Since this game is on a weaker system there's not that much in detail with the graphics here. All the five new stages from the arcade version are here and some of them got a few corners or backdrops cut off to reserve memory space for other features. A lot of the characters sprites lost a few frames of animation from time to time but you won't see them when you are in action. Also as Midway had put it, due to the cartridge memory limitation you realize that almost all the male ninjas in the game all had Scorpion's fighting stance (heck even ninja Sub-Zero, which is weird since he did had his own fighting stance in the previous two MK games). Also due to limitation, some characters had to share the same special moves, fatalities, and/or combos for example Human Smoke shares all three of Scorpion's special moves but had one of Ermac's fatality, robo Smoke shares Sektor's Teleport Uppercut and Reptile's invisibility technique, Ermac shares Scorpion's Teleport Punch and Shao Kahn's Glowing Ball, both Reptile, unmasked Sub-Zero and ninja Sub-Zero all share the slide move while both Sub-Zeros share the same ice freeze move, and last but not lease Kitana and Sonya share the same flying punch special attack. If you are looking for originality here, you won't find any as all ninja share the same sprites, VS screen art and almost practically the same ending picture just with different palette color change. Also a huge letdown to the setting of the whole game are the omissions of almost 95% of the MK3 stages which were feature in the arcade and other versions of Ultimate MK3 meaning that if you are a fan of the MK3 backgrounds such as the Temple or Soul Chamber stage, you'll likely be disappointed here.

Music/Sound:

The music in this game use the same music found in MK3 but some of them didn't even make it to the main game even if tey are found at the Music Test. Also some of Shao Kahn's trademark name shout, in-game encouragement, and character's voice sample are drop to make room for more features. Though there are a few not all the music and sound from the arcade are here, the game still sound familiar.

Gameplay:

This is where the game shines through, even though it lack the sound and graphic powerhouse of the arcade original, the gameplay still plays true to the arcade. Moves are easy to execute, the Super NES button layout are easy to handle with this port and the A.I. difficulty balance issue found in MK3 had being solved here in Ultimate MK3. Also new to this port of Ultimate MK3 are the Brutalities, though original and interesting are very difficult to master. One major letdown though is that by introducing the difficult to master Brutality, Midway drop the easy to execute Animality which would've done this port better even when the Mercy feature is still in the game. Though if you take this port for what it is you won't mind it being a water-down port.

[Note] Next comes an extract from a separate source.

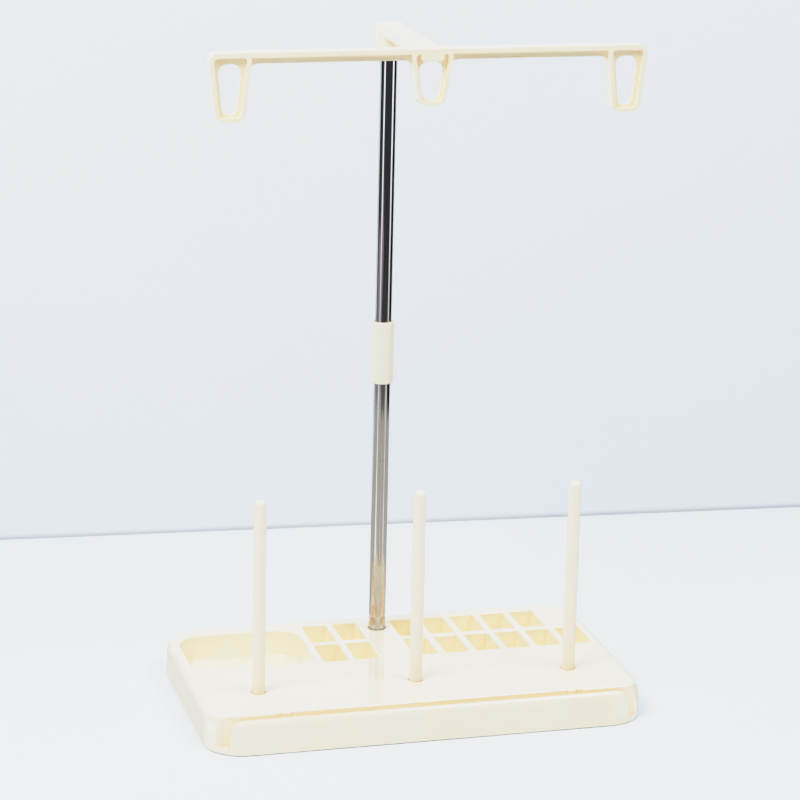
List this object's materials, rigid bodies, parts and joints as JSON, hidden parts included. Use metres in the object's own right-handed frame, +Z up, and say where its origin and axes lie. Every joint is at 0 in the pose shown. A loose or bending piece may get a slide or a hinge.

Also for some reasons a lot of the same glitches that were found in MK3 still plagues this game as well plus some new ones too which could result in either a disappointment or an enjoyment since some glitches are fun to mess with.

Replayability:

A fighting game always had a high expectation replay value and for Ultimate MK3 on the Super NES. It really does offer a lot, tons of new exclusive versus kombat kodes to discover, hidden bosses to unlock, multiple endings to be discover, hidden Kahn treasures to be seen, hidden fatalities and special techniques to master, new modes to playthrough, and a ton of hidden secrets to unlock which with a lot of friends, you'll be having a great Mortal Kombat goodness with this game.

Is it Worth Buying?

Yes and no, yes if you want a fun fighting game and still had your Super NES and a lot of friends to play with and no in the case if you are playing this game individually or had other better consoles such as a PS1, PS2, X-Box 360, or Sega Saturn which had their own superior versions of this same game. Anyways this game is still worth a play if you are MK fans or collector who deeply had that MK craze.